### Data for the task:
----

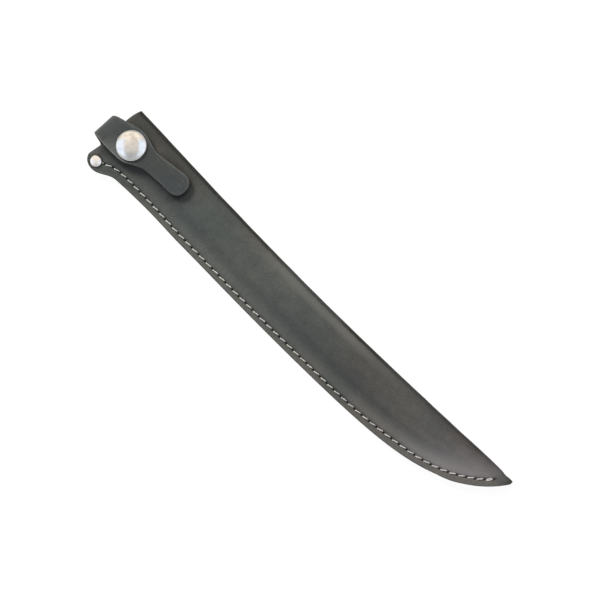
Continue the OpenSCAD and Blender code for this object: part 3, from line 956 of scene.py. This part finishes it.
def build_case(settings):
    """The folded case: front leaf, fold and back leaf as one closed sheet of leather."""
    case, seam = values(settings.case), values(settings.seam)
    form = CaseForm(case, seam)
    columns = form.columns()
    cuts = [form.cut(s) for s, n in columns]
    rows = len(cuts[0])
    half = case.leather / 2
    strap = StrapForm(settings)
    root = strap.strap.fold_width / 2
    last = len(columns) - 1

    def stand(i, j):
        """The rounding's depth on the outer side at column i and row j."""
        row_n, column_n = cuts[i][j].n, columns[i][1]
        if j in (0, rows - 1):
            return row_n
        if i in (0, last):
            return half
        back = j > rows / 2 and i < last / 2
        if back and column_n <= case.edge_round and row_n == 0:
            column_n *= ramp(root, root + 1.5, abs(cuts[i][j].outer[0] + 2.2))
        return max(row_n, column_n)

    def place(i, j, outside):
        s, column_n = columns[i]
        row = cuts[i][j]
        if outside:
            near, far, n = row.outer, row.inner, stand(i, j)
        else:
            near, far, n = row.inner, row.outer, (0.0 if j in (0, rows - 1) else column_n)
        y, z = (mix(near[k], far[k], n / case.leather) for k in (0, 1))
        x = s + form.fade(s) * form.mouth_x(y)
        marks = dict.fromkeys(CASE_MARKS, 0.0)
        if outside:
            at_end = 1 - ramp(0, EDGE_SHADE, min(s, form.end - s))
            turn = form.phase(x)
            marks = {"edge": max(row.edge, at_end), "cut": 1.0 if n > case.edge_round * CUT_SHARE else 0.0,
                     "fold": row.fold, "across": row.across,
                     "hole_cos": math.cos(turn), "hole_sin": math.sin(turn),
                     "shelter": strap.shelter(x, y) if z > 0 else 0.0}
        return (x, y, z), marks

    bm = new_mesh(*CASE_MARKS)
    two_sided_grid(bm, len(columns), rows, place)
    materials = [material_once("case_leather_grain", case_leather_material, case, seam),
                 material_once("case_flesh_side", flesh_material, case.flesh)]
    add_piece(bm, "case_leather", "case", materials, ["sheath_body"])


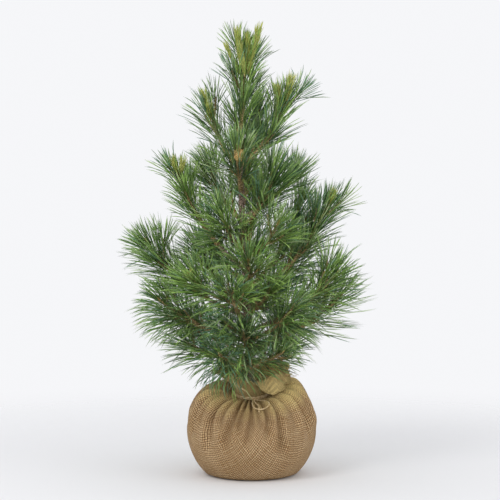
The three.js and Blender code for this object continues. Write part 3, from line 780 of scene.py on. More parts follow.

----

### Task directions:
Please set down each line of the records exactly as given.

### Exercise solution:
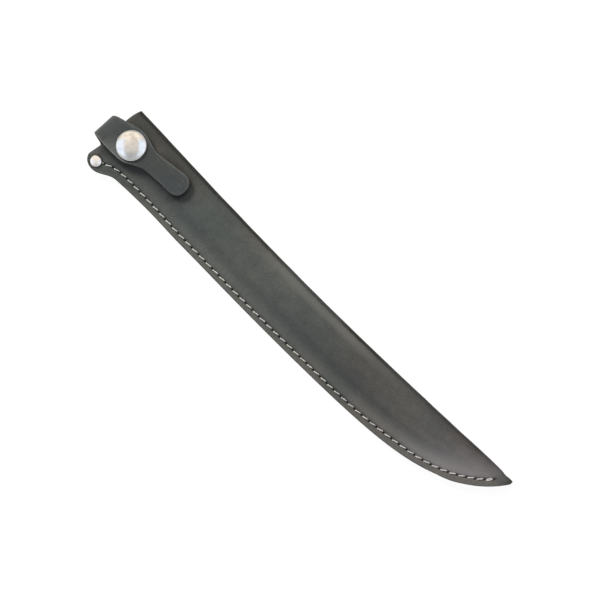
Continue the OpenSCAD and Blender code for this object: part 3, from line 956 of scene.py. This part finishes it.
def build_case(settings):
    """The folded case: front leaf, fold and back leaf as one closed sheet of leather."""
    case, seam = values(settings.case), values(settings.seam)
    form = CaseForm(case, seam)
    columns = form.columns()
    cuts = [form.cut(s) for s, n in columns]
    rows = len(cuts[0])
    half = case.leather / 2
    strap = StrapForm(settings)
    root = strap.strap.fold_width / 2
    last = len(columns) - 1

    def stand(i, j):
        """The rounding's depth on the outer side at column i and row j."""
        row_n, column_n = cuts[i][j].n, columns[i][1]
        if j in (0, rows - 1):
            return row_n
        if i in (0, last):
            return half
        back = j > rows / 2 and i < last / 2
        if back and column_n <= case.edge_round and row_n == 0:
            column_n *= ramp(root, root + 1.5, abs(cuts[i][j].outer[0] + 2.2))
        return max(row_n, column_n)

    def place(i, j, outside):
        s, column_n = columns[i]
        row = cuts[i][j]
        if outside:
            near, far, n = row.outer, row.inner, stand(i, j)
        else:
            near, far, n = row.inner, row.outer, (0.0 if j in (0, rows - 1) else column_n)
        y, z = (mix(near[k], far[k], n / case.leather) for k in (0, 1))
        x = s + form.fade(s) * form.mouth_x(y)
        marks = dict.fromkeys(CASE_MARKS, 0.0)
        if outside:
            at_end = 1 - ramp(0, EDGE_SHADE, min(s, form.end - s))
            turn = form.phase(x)
            marks = {"edge": max(row.edge, at_end), "cut": 1.0 if n > case.edge_round * CUT_SHARE else 0.0,
                     "fold": row.fold, "across": row.across,
                     "hole_cos": math.cos(turn), "hole_sin": math.sin(turn),
                     "shelter": strap.shelter(x, y) if z > 0 else 0.0}
        return (x, y, z), marks

    bm = new_mesh(*CASE_MARKS)
    two_sided_grid(bm, len(columns), rows, place)
    materials = [material_once("case_leather_grain", case_leather_material, case, seam),
                 material_once("case_flesh_side", flesh_material, case.flesh)]
    add_piece(bm, "case_leather", "case", materials, ["sheath_body"])


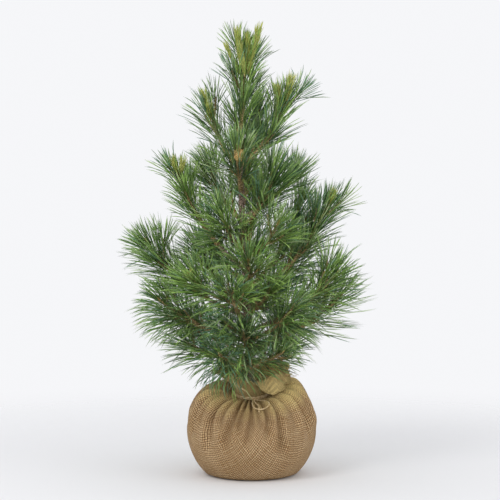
The three.js and Blender code for this object continues. Write part 3, from line 780 of scene.py on. More parts follow.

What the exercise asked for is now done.